Since your goal is to kill unwanted plants without setting anything on fire, flame weeding is best when grass is less than an inch tall. You can also do preventative passes along aisles and pathways to kill any grass that is germinating. A weekly pass with the flame weeder is much less effort than pulling grass on your hands and knees.
Flame weeding is especially effective when dealing with a heavy weed seed bank and direct sowing slow-to-germinate flowers. After you prepare your bed and plant your seeds, the top of the soil will look weed-free. But as soon as a few days later, seedlings will begin to emerge. Rather than pulling them by hand, run a flame weeder over the top of the soil to burn them. Since your flower seeds are tucked under the surface, they’ll remain safe.
Remember to only flame weed atop flowers if they have a long germination period. If your flower seeds have already sprouted underground, the heat from a flame weeder will burn your planted crops as well as the targeted grass.
Mulch Around Your Flowers
- Pros: helps prevent grass from growing, adds organic matter, and helps conserve moisture
- Cons: doesn’t kill large grass, requires repeated applications
Removing grass from your garden is only the first half of the battle. The second half involves preventing new grass from appearing! Adding mulch to the top of the soil helps prevent new seeds from germinating. Mulch also provides benefits like improved moisture retention and cooler soil during hot summers.
Different organic materials work well as mulch, including wood chips, leaf mulch, pine needles, and straw. Although you have to spread these organic mulches over your soil, they will slowly break down over time and increase the organic matter. In turn, your soil will experience better moisture retention, drainage, and texture. However, some types will grow through even six inches of mulch.
If you opt to apply an organic mulch, aim to apply at least two inches. This thickness will limit seeds from germinating, and the lack of light will kill the grass that does emerge.
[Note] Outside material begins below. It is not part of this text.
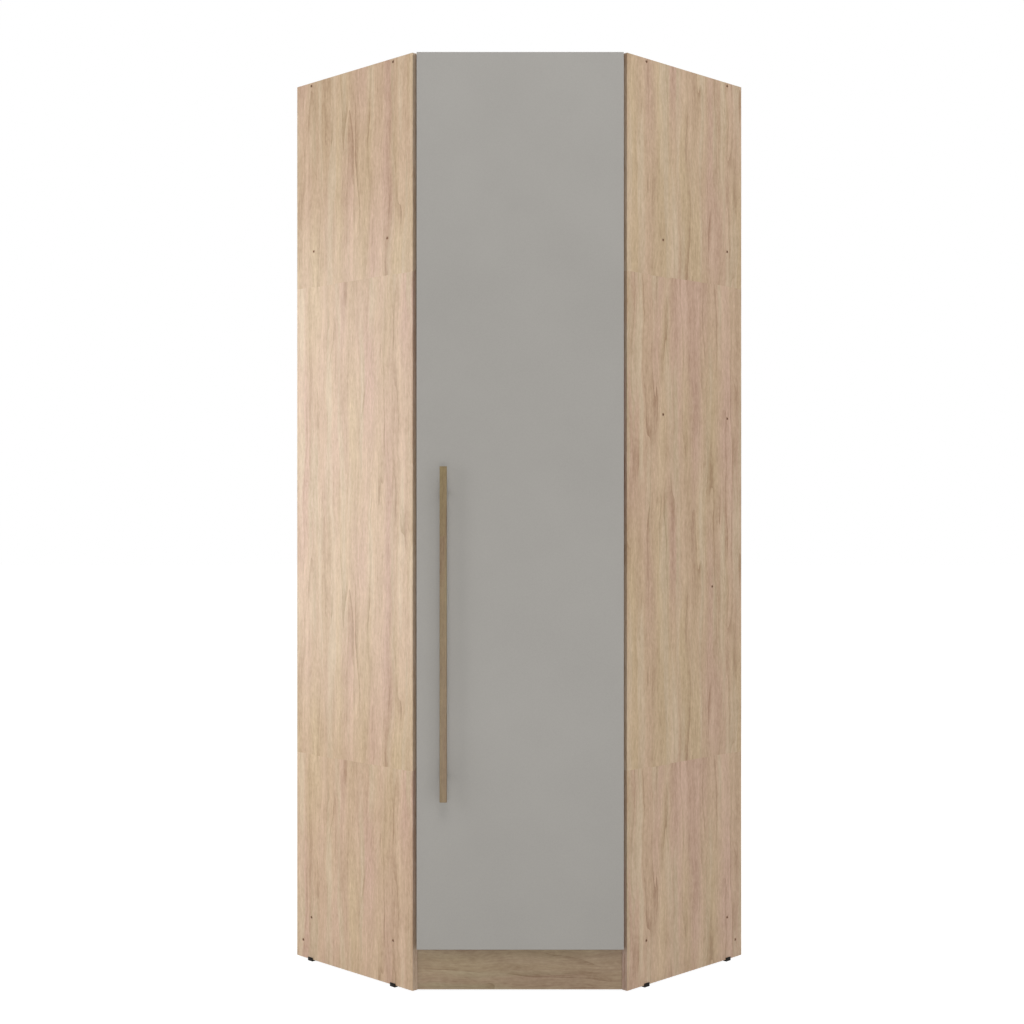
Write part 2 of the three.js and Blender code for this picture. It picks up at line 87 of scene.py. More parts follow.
def add(tree, kind, sockets, give=0, **settings):
    """Adds a shader node with its settings, values and links, and gives one of its outputs."""
    made = tree.nodes.new("ShaderNode" + kind)
    for name, value in settings.items():
        setattr(made, name, value)
    for name, value in sockets.items():
        if isinstance(value, bpy.types.NodeSocket):
            tree.links.new(value, made.inputs[name])
        else:
            made.inputs[name].default_value = value
    return made.outputs[give]


def start_material(name, **surface):
    """A material with the plain values of its shader, and the object's own coordinates."""
    material = bpy.data.materials.new(name)
    material.use_nodes = True
    tree = material.node_tree
    shader = tree.nodes["Principled BSDF"]
    for socket, value in surface.items():
        shader.inputs[socket.replace("_", " ")].default_value = value
    place = add(tree, "TexCoord", {}, give="Object")
    return material, tree, shader, place


def dress(tree, shader, **links):
    """Links nodes to the shader's sockets."""
    for socket, value in links.items():
        tree.links.new(value, shader.inputs[socket.replace("_", " ")])


# A Mix node's sockets, and its settings where it mixes two colours or multiplies them
FACTOR, PLAIN_A, PLAIN_B, COLOUR_A, COLOUR_B = 0, 2, 3, 6, 7
COLOURS = {"give": 2, "data_type": "RGBA"}
TINT = {**COLOURS, "blend_type": "MULTIPLY"}

# Oak print: the paper's pattern repeats up the board, and each printed plank starts its
# repeat at a height of its own
PRINT_REPEAT = 1172 * MM
PLANK_WIDTH = 75 * MM
PLANK_STEP = 4 * MM
# Width and length of what the print shows, the detail and roughness of its noise, and
# where the noise starts
PRINT = {
    "band": ((42 * MM, 900 * MM), 2.0, 0.5, 0.0),
    "blush": ((60 * MM, 500 * MM), 1.0, 0.5, 7.3),
    "cloud": ((32 * MM, 60 * MM), 3.0, 0.5, 23.0),
    "ribbon": ((24 * MM, 420 * MM), 1.5, 0.5, 29.0),
    "streak": ((10 * MM, 210 * MM), 2.0, 0.6, 3.1),
    "fibre": ((3.4 * MM, 42 * MM), 2.0, 0.6, 5.9),
    # Pores, drawn coarser than the real ones so that they show
    "pore": ((5 * MM, 13 * MM), 2.0, 0.6, 41.0),
    "ring": ((46 * MM, 520 * MM), 1.0, 0.5, 11.7),
    "patch": ((50 * MM, 170 * MM), 1.0, 0.5, 17.0),
}
DRIFTS_PER_METRE = (14, 14, 6)
DRIFT = 14 * MM
# The print's tone, from dark at 0 to light at 1, and what makes it lighter or darker
TONE = 0.51
LIGHTER = {"band": 0.7, "cloud": 0.4, "streak": 0.5, "fibre": 0.6, "pore": 0.65}
RINGS = 4
RING_SHARPNESS = 6.0
RING_DARKNESS = 0.5
KNOT = (90 * MM, 300 * MM)
KNOT_RADIUS = 0.06
KNOT_DARKNESS = 0.3
# Its hue, from straw at 0 to rose at 1: how it changes up a repeat and from plank to plank
ROSE_CLIMB = 0.15
ROSE_CHANCE = 0.06
# Dark and light tones
STRAW = ("#A1825F", "#DCC4A0")
ROSE = ("#A27D63", "#DDBDA7")
SAPWOOD = ("#AB9270", "#DFC9AD")
CHIPS = ("#8A6A48", "#CFB084")
# Painted shade: a darker tint on the strip along each front edge, standing in for the shade
# that the door casts into the groove beside it
PAINTED_EDGE_SHADE = "#E6E9F4"
CHIP = 2.5 * MM
CHIP_ROUGHNESS = 0.85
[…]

Feel free to apply more than two inches of mulch—a thicker layer is better than a thin one.
You can also mulch with reusable landscape fabric. This plastic fabric sits flush against the surface and prevents the growth of unwanted plants, including grass. You can apply strips of landscape fabric between rows of plants or burn holes in sheets of landscape fabric where you want to plant your flowers. Avoid cutting holes in the fabric since this leads to frayed edges and lots of plastic shreds. And make sure to secure the fabric to the ground with landscape staples, sandbags, or other heavyweights.